No itemizing needed to claim these 25 tax deductions - Kay Bell, Don't Mess With Taxes. "Technically, these write-offs are adjustments to income. They've been around for ages and used to be on the old long Form 1040 — with a few on the old 1040A, too — just before the last line of the form's first page. That last line was where you entered your adjusted gross income (AGI). That led to their collective name in the tax world as above-the-line deductions."
What if Tax Rates Rise? - Roger McEowen, Agricultural Law and Taxation Blog. "In a stable tax environment (which hasn’t been present for some time) when tax rates are not anticipated to change, the typical strategy is to delay income recognition and accelerate deductions. But, when tax rates are expected to rise, the opposite strategy is true – accelerate income into the current (lower tax rate) year and postpone deductions to the next (higher tax rate) year."

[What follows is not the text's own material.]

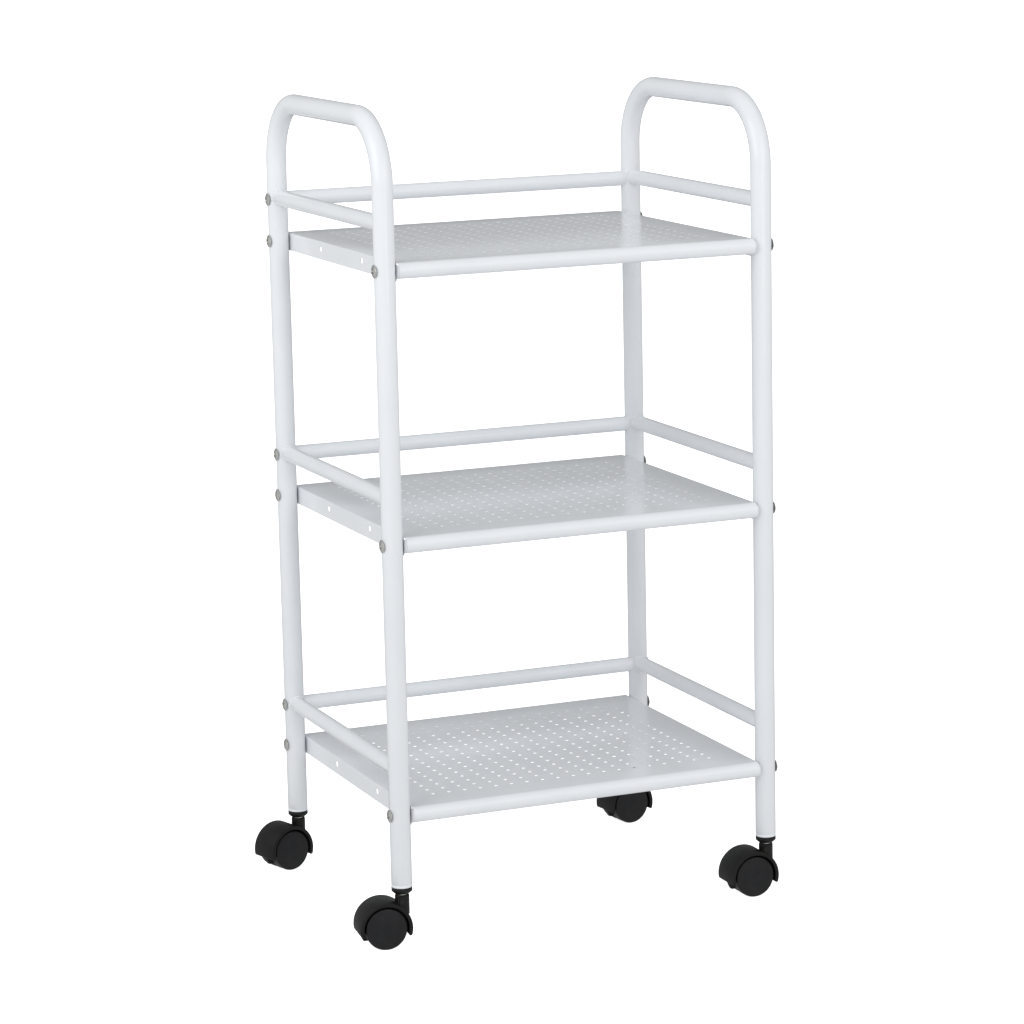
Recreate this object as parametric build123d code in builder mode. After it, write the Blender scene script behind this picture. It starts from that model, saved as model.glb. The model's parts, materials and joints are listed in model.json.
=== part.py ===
"""Rolling salon trolley: two bent-tube end frames, three perforated shelves, four twin-wheel casters.

Millimetres. +X is the trolley's right, +Y its back, +Z up. The floor is z = 0, and the origin is the
middle of the footprint on the floor, with every caster trailing the way it stands at rest.
"""
from build123d import *
import os

os.makedirs("parts", exist_ok=True)

# End frames and rails
LEG_SPAN_X = 483.0          # between the axes of the left and right legs
LEG_SPAN_Y = 375.5          # between the axes of the front and back legs
FRAME_X = 21.7              # the casters trail to the left, so the frame stands right of the origin
TUBE_R = 12.5
TUBE_WALL = 1.2
BEND_R = 77.0               # centreline radius of the two bends of an end frame
LEG_BOTTOM = 71.5
TOP_BAR_Z = 979.5           # axis of the top bar
RAIL_R = 9.5
RAIL_WALL = 1.0
RAIL_LEVELS = {"top": 860.0, "middle": 538.2, "bottom": 213.8}
BACK_RAIL_DROP = 2.0        # the back rails sit this much lower than the side rails
RAIL_NOTCH_GAP = 0.2        # where a back rail passes a side rail

# Shelves
SHELF_LEVELS = {"top": 815.3, "middle": 493.4, "bottom": 168.2}
SHEET = 0.8
SHELF_GAP = 0.1             # paint between a shelf flange and the leg
SHELF_BACK_Y = 198.5
FLANGE_HEIGHT = 22.0
SCREW_DROP = 9.25            # from a shelf's top to the screws and holes of its flanges
SHEET_BEND_R = 2.0
LIP_R = 9.6                 # half-round front lip
LIP_NOSE_Y = -201.5
LIP_END_GAP = 1.6           # from the end of the lip to the outside of the flange
LIP_RETURN = 5.0            # flat turned back under the lip
LIP_TAB_NOTCH = 2.5         # the flange's front tab starts this far below the shelf's top
HOLE_PITCH_X = 20.4
HOLE_PITCH_Y = 20.0
HOLE_COLUMNS = 19
HOLE_ROWS = 16
HOLE_R = 2.5
HOLE_FIELD_Y = 1.5          # middle of the perforated field
SIDE_HOLE_R = 3.5           # two accessory holes in each side flange
SIDE_HOLE_YS = (-77.0, 67.0)

# M6 fasteners
SCREW_R = 3.0
SCREW_HOLE_R = 3.25
HEAD_R = 7.75
HEAD_HEIGHT = 3.2
HEAD_DOME = 2.4             # the rounded part of the head
SCREW_LENGTH = 35.0
RECESS_WIDTH = 2.6
RECESS_REACH = 4.6
RECESS_DEPTH = 2.2
WASHER_R = 6.0
WASHER_THICKNESS = 1.2
NUT_R = 5.77                # across corners, 10 across flats
NUT_HEIGHT = 5.0
INSERT_LENGTH = 24.0
INSERT_GAP = 0.3            # between the insert and the leg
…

Foreign Gifts | When Do You Have To Report Them? - T.L. Fahring, Freeman Law. "For purposes of federal income tax, gross income generally does not include the value of property acquired by gift, bequest, devise, or inheritance. However, a U.S. person who receives foreign gifts that exceed certain threshold amounts during the taxable year must report the gifts on a Form 3520."
Section 911 Housing Cost Amounts Updated for 2022 - International Tax Blog. "Code §911(a) allows a qualified individual to elect to exclude from gross income an 'Exclusion Amount' related to foreign earned income and a “Housing Cost Amount.” The Exclusion Amount for 2022 is $112,000."
Related: Eide Bailly Global Mobility Services.
Edward Brown Constitution Ranger - Part I - The Appeal - Peter Reilly, Forbes. "The appeal in the Frist Circuit was about Commander Brown's sentence for a dramatic standoff that he and his then wife Elaine engaged in with US Marshals and other law enforcement in 2007. They had been convicted on tax related charges on January 18, 2007. Rather than surrender, Ed and Elaine hunkered down at their home and became minor celebrities among right wing extremists."
Litigator Who Specialized in Tax Fraud Cases Is Liable for Tax Fraud Penalty - Parker Tax Pro Library. " The court rejected [Taxpayer's] contention that the funds were being held for his clients' benefit after noting that, subsequent to the funds being wired into his investment account at UBS, [he] treated the funds as his own."
Today's not only a tax deadline, it's National Shoe The World Day. "Each day, over 500 million children, teens, and adults do not have a pair of shoes to wear."
This is a roundup of tax news and opinion. Any opinions expressed or implied are those of the author and not necessarily those of Eide Bailly. Opinions found in linked items are those of the authors of the linked item, not of your bloggers or of Eide Bailly. “$” means link may be behind a paywall. Items here do not constitute tax advice.